Directive — What is wanted is an exact restatement of the lines from the one with "make_handle()" through the one with "obj.matrix_world = Matrix.Identity(4)", both included, and of no other lines.

Supplied data —
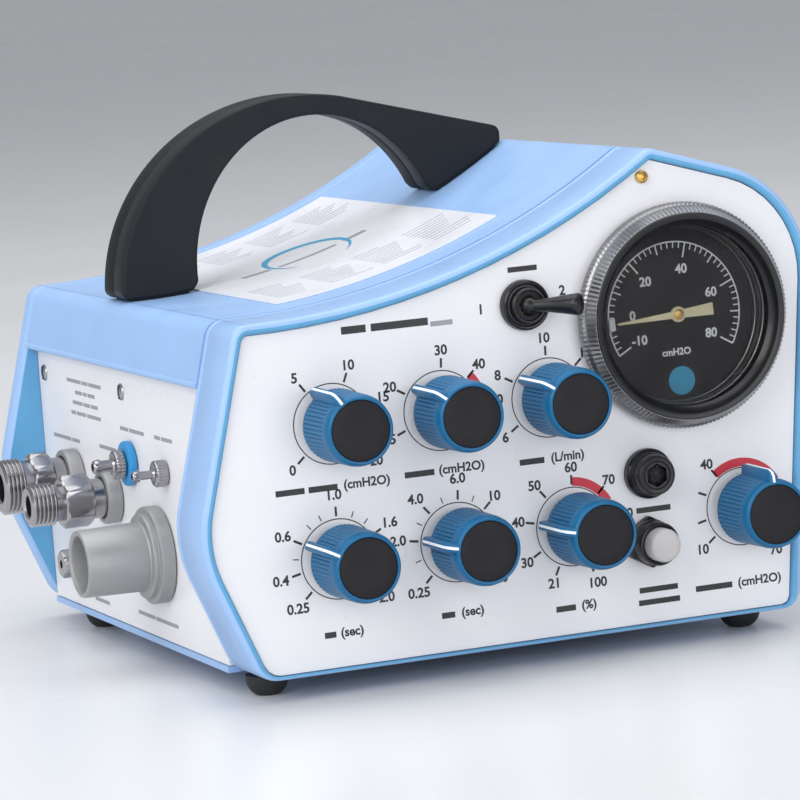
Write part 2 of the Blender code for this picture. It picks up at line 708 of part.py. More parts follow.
def make_alarm():
    """Alarm indicator: stepped bezel, clear lens and the two-colour ball behind it."""
    centre = (ALARM_X, 0, ALARM_Z)
    turned("alarm_body", [(0, 1.5), (4.4, 1.5), (4.4, -8.4), (6.2, -8.4), (6.7, -7.6),
                          (7.0, -3.6), (7.6, -3.2), (8.0, -2.6), (8.0, -GAP), (4.8, -GAP),
                          (4.8, 14.0), (0, 14.0)], centre, "toggle_black", segments=20)
    turned("alarm_lens", [(0, -9.6), (2.2, -9.3), (3.6, -8.6), (4.1, -7.8), (4.1, -7.0),
                          (0, -7.0)], centre, "clear", segments=24)
    radius = 3.3
    steps = 8
    ball = [(0, -radius)]
    for step in range(1, steps):
        turn = pi * step / steps
        ball.append((radius * sin(turn), -radius * cos(turn)))
    ball.append((0, radius))
    turned("alarm_ball", ball, (ALARM_X, -3.0, ALARM_Z), "signal_red", segments=16)


def make_button():
    """Reset and silence button: hexagonal nut with a bushing, and the plunger."""
    segments = 24
    levels = [(circle, 4.6, 16.0), (circle, 4.6, -GAP), (hexagon, 8.4, -GAP), (hexagon, 8.4, -3.6),
              (circle, 7.1, -4.4), (circle, 6.8, -9.0), (circle, 6.4, -9.4), (circle, 5.7, -9.4),
              (circle, 5.7, -1.0)]
    layers = [layer_xz(shape(radius, segments), y) for shape, radius, y in levels]
    add_object("button_body", loft_mesh("button_body", layers), "toggle_black",
               (BUTTON_X, 0, BUTTON_Z))
    turned("button_plunger", [(0, BUTTON_FRONT), (BUTTON_RADIUS - 0.7, BUTTON_FRONT),
                              (BUTTON_RADIUS, BUTTON_FRONT + 0.7), (BUTTON_RADIUS, -6.5),
                              (2.2, -6.5), (2.2, -4.4), (0, -4.4)],
           (BUTTON_X, 0, BUTTON_Z), "button_grey", segments=20)


def make_panel_screw():
    """Brass screw near the panel's apex."""
    turned("panel_screw", [(0, -1.9), (1.2, -1.8), (1.9, -1.2), (2.1, -GAP), (1.2, -GAP),
                           (1.2, 6.0), (0, 6.0)], (PANEL_SCREW[0], 0, PANEL_SCREW[1]), "brass",
           segments=16)


# Left connections. Distances run outward from the side panel's face.

def inner_end():
    """Return the distance of the fittings' inner ends."""
    return SIDE_PANEL_X - BARREL_INNER_X


def make_patient_port():
    """Conical patient tube with a stepped flange and a through bore."""
    end = inner_end()
    base = PATIENT_TIP_RADIUS + 0.3
    turned("patient_port", [(PATIENT_BORE, end), (PATIENT_BORE, PATIENT_REACH - 1.0),
                            (PATIENT_BORE + 0.5, PATIENT_REACH),
                            (PATIENT_TIP_RADIUS - 0.6, PATIENT_REACH),
                            (PATIENT_TIP_RADIUS, PATIENT_REACH - 0.8), (base, 7.2), (12.4, 6.8),
                            (13.4, 6.4), (13.6, 5.4), (15.2, 5.2), (16.0, 4.4), (16.0, GAP),
                            (11.5, GAP), (11.5, end)],
           (SIDE_PANEL_X, *PATIENT_PORT), "satin_metal", "x", 32)


def gas_inlet(name, centre, thread_radius, reach, hex_span, hex_corner, neck):
    """Threaded gas inlet: threaded nose, hexagon and a barrel that passes through the panel."""
    segments = 24
    hex_front, hex_back = hex_span
    end = inner_end()
    bore = thread_radius * 0.52
    levels = [(circle, bore, reach - 10.0), (circle, bore, reach), (circle, thread_radius - 0.8, reach)]
    crests = 3
    pitch = (reach - hex_front - 2.2) / crests
    for crest in range(crests):
        start = reach - 0.7 - crest * pitch
        levels += [(circle, thread_radius, start), (circle, thread_radius, start - pitch * 0.5),
                   (circle, thread_radius - 0.7, start - pitch * 0.75)]
    levels += [(circle, thread_radius - 0.7, hex_front), (hexagon, hex_corner - 0.8, hex_front),
               (hexagon, hex_corner, hex_front - 0.8), (hexagon, hex_corner, hex_back),
               (circle, neck, hex_back), (circle, neck, end)]
    layers = [layer_yz(shape(radius, segments), -distance) for shape, radius, distance in levels]
    add_object(name, loft_mesh(name, layers), "nickel", (SIDE_PANEL_X, *centre))


def collar(name, centre, bore, radius, depth, material, segments=32):
    """Round collar against the side panel."""
    turned(name, [(bore, GAP), (bore, depth), (radius - 0.6, depth), (radius, depth - 0.6),
                  (radius, GAP + 0.3), (radius - 0.3, GAP)], (SIDE_PANEL_X, *centre), material,
           "x", segments)


def hose_barb(name, centre, base, barb, reach, barrel):
    """Small hose barb on a round base; base is (radius, back, front)."""
    radius, back, front = base
    end = inner_end()
    bore = barb * 0.5
    turned(name, [(0, reach - 5.0), (bore, reach - 5.0), (bore, reach), (barb - 0.4, reach),
                  (barb + 0.3, reach - 2.2), (barb - 0.2, reach - 2.4), (barb - 0.2, front),
                  (radius - 0.4, front), (radius, front - 0.4), (radius, back), (barrel, back),
                  (barrel, end), (0, end)], (SIDE_PANEL_X, *centre), "nickel", "x", 20)


def make_connections():
    """All fittings on the side panel and its screws."""
    make_patient_port()
    gas_inlet("oxygen_inlet", OXYGEN_INLET, 7.14, OXYGEN_REACH, (19.6, 9.6), 9.2, 6.8)
    collar("oxygen_collar", OXYGEN_INLET, 7.1, 9.0, 5.3, "satin_metal")
    gas_inlet("air_inlet", AIR_INLET, 9.5, 28.0, (17.6, 10.0), 10.9, 8.3)
    collar("air_collar", AIR_INLET, 8.6, 10.6, 5.5, "satin_metal")
    hose_barb("proximal_port", PROXIMAL_PORT, (4.9, 3.1, 6.6), 2.2, 13.5, 2.8)
    collar("proximal_ring", PROXIMAL_PORT, 3.1, 7.5, 2.8, "ring_blue", 28)
    hose_barb("exhalation_port", EXHALATION_PORT, (4.4, GAP, 4.4), 1.6, 11.6, 2.3)
    segments = 24
    levels = [(circle, 1.6, 3.4), (circle, 1.6, 5.2), (hexagon, 4.6, 5.2), (hexagon, 5.2, 4.6),
              (hexagon, 5.2, GAP), (circle, 3.0, GAP), (circle, 3.0, inner_end())]
    layers = [layer_yz(shape(radius, segments), -distance) for shape, radius, distance in levels]
    add_object("relief_plug", loft_mesh("relief_plug", layers), "nickel",
               (SIDE_PANEL_X, *RELIEF_PLUG))
    for number, centre in enumerate(SIDE_SCREWS, 1):
        turned("side_screw_%d" % number, [(0, 1.9), (1.6, 1.7), (2.6, 1.1), (2.9, GAP), (1.5, GAP),
                                          (1.5, -7.0), (0, -7.0)],
               (SIDE_PANEL_X, *centre), "nickel", "x", 16)


# Inside.

def make_interior():
    """Manifold block behind the fittings and the regulator mounted on it."""
    block = box("manifold_block", BLOCK_LOW, BLOCK_HIGH, "aluminium")
    soften(block, 1.5, 1)
    y, z = REGULATOR_CENTRE
    start = BLOCK_HIGH[0] + GAP
    profile = [(0, 0), (12.0, 0), (12.0, -8.0), (18.0, -9.0), (18.0, -26.0), (14.0, -32.0),
               (6.0, -34.0), (0, -34.0)]
    turned("gas_regulator", profile, (start, y, z), "aluminium", "x", 24)


def clear_scene():
    """Remove whatever the scene holds."""
    for thing in list(bpy.data.objects):
        bpy.data.objects.remove(thing, do_unlink=True)


def main():
    """Build the whole ventilator."""
    clear_scene()
    make_front_bezel()
    make_rear_shell()
    make_top_cover()
    make_panels()
    make_label()
    make_handle()
    make_feet()
    make_knobs()
    make_gauge()
    make_toggle()
    make_alarm()
    make_button()
    make_panel_screw()
    make_connections()
    make_interior()


main()
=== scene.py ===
"""Looks of the portable pneumatic ventilator: fine shells, printing, knobs, gauge, fittings.

Positions are in millimetres in the case frame of the CAD model: x to the right along the front
panel, y from the panel's face to the rear, z up from the panel's bottom edge. The base plate's
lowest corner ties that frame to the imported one.
"""

import json
from math import acos, atan2, cos, pi, radians, sin, sqrt, tau

import bmesh
import bpy
from mathutils import Matrix, Vector

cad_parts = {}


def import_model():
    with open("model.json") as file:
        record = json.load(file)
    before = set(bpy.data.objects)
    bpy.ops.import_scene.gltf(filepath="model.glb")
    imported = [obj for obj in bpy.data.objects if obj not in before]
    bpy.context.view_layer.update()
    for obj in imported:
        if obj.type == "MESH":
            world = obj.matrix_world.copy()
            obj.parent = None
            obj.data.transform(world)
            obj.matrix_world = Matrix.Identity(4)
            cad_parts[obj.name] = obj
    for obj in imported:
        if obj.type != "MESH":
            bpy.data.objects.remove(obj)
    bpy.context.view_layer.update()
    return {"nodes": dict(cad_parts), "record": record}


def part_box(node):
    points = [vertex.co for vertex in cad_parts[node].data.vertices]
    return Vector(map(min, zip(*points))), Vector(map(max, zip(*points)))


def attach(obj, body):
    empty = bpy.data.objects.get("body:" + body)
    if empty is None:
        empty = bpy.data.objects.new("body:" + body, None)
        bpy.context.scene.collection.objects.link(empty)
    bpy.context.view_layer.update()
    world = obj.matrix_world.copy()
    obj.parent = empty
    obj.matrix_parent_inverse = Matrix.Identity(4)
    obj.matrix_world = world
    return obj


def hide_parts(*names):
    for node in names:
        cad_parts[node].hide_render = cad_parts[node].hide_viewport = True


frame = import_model()

MM = 0.001
BASE_LOW = (-3.5, 24.3, -1.2)
ORIGIN = Vector(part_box("base_plate")[0]) - Vector(BASE_LOW) * MM

# Case outline: the edge of the front panel, as part.py has it.
BOTTOM_LEFT = (1.4, 0.0)
LEFT_KNEE = (-15.7, 42.1)
TOP_LEFT = (0.9, 106.5)
APEX = (141.5, 148.0)
RIGHT_SHOULDER = (194.2, 131.7)
BOTTOM_RIGHT = (181.0, 0.0)
TOP_ARC_RADIUS = 250.0
TOP_ARC_STEPS = 40
# Corners: rounding radius and number of steps.
CORNERS = {"bottom_left": (6.0, 8), "knee": (35.0, 16), "top_left": (2.5, 8), "apex": (0.8, 2),
           "shoulder": (33.0, 24), "bottom_right": (3.0, 6)}
RIM = 3.4
BOTTOM_RIM = 1.2
BEZEL_DEPTH = 24.0
REAR_FACE = 206.0
CASE_DEPTH = 217.0
COVER_WALL = 2.6
GAP = 0.3
LIP_Z = 88.8
SIDE_X = -3.0
PRINT = 0.03

# Knobs: centre x and z, pointer angle clockwise from up, unit, scale ticks as (angle, label).
# The label "-" is a full tick without a number, and an empty one is a short tick.
KNOBS = {
    "peep": (28.1, 76.3, -32.0, "(cmH2O)",
             [(-133, "0"), (-36, "5"), (22, "10"), (70, "15"), (133, "20")]),
    "inspiratory_pressure": (64.8, 76.3, -51.0, "(cmH2O)",
                             [(-112, "15"), (-61, "20"), (4, "30"), (46, "40"), (86, "50")]),
    "inspiratory_flow": (101.4, 76.3, -56.0, "(L/min)",
                         [(-125, "6"), (-62, "8"), (0, "10"), (47, "15")]),
    "inspiratory_time": (27.3, 34.1, -62.0, "(sec)",
                         [(-133, "0.25"), (-103, "0.4"), (-84, ""), (-63, "0.6"), (-40, ""),
                          (-22, ""), (0, "1.0"), (22, ""), (42, ""), (62, "1.6"), (133, "2.0")]),
    "expiratory_time": (67.2, 34.4, -79.0, "(sec)",
                        [(-135, "0.25"), (-108, ""), (-82, "2.0"), (-60, ""), (-41, "4.0"),
                         (-18, ""), (4, "6.0"), (25, ""), (46, "10"), (133, "20")]),
    "oxygen": (106.7, 34.5, -79.0, "(%)",
               [(-155, "21"), (-120, "30"), (-79, "40"), (-40, "50"), (2, "60"), (45, "70"),
                (84, "80"), (158, "100")]),
    "alarm_pressure": (166.3, 33.8, -2.0, "(cmH2O)",
                       [(-130, "10"), (-103, "-"), (-68, "-"), (-38, "40"), (144, "70")]),
}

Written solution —
    make_handle()
    make_feet()
    make_knobs()
    make_gauge()
    make_toggle()
    make_alarm()
    make_button()
    make_panel_screw()
    make_connections()
    make_interior()


main()
=== scene.py ===
"""Looks of the portable pneumatic ventilator: fine shells, printing, knobs, gauge, fittings.

Positions are in millimetres in the case frame of the CAD model: x to the right along the front
panel, y from the panel's face to the rear, z up from the panel's bottom edge. The base plate's
lowest corner ties that frame to the imported one.
"""

import json
from math import acos, atan2, cos, pi, radians, sin, sqrt, tau

import bmesh
import bpy
from mathutils import Matrix, Vector

cad_parts = {}


def import_model():
    with open("model.json") as file:
        record = json.load(file)
    before = set(bpy.data.objects)
    bpy.ops.import_scene.gltf(filepath="model.glb")
    imported = [obj for obj in bpy.data.objects if obj not in before]
    bpy.context.view_layer.update()
    for obj in imported:
        if obj.type == "MESH":
            world = obj.matrix_world.copy()
            obj.parent = None
            obj.data.transform(world)
            obj.matrix_world = Matrix.Identity(4)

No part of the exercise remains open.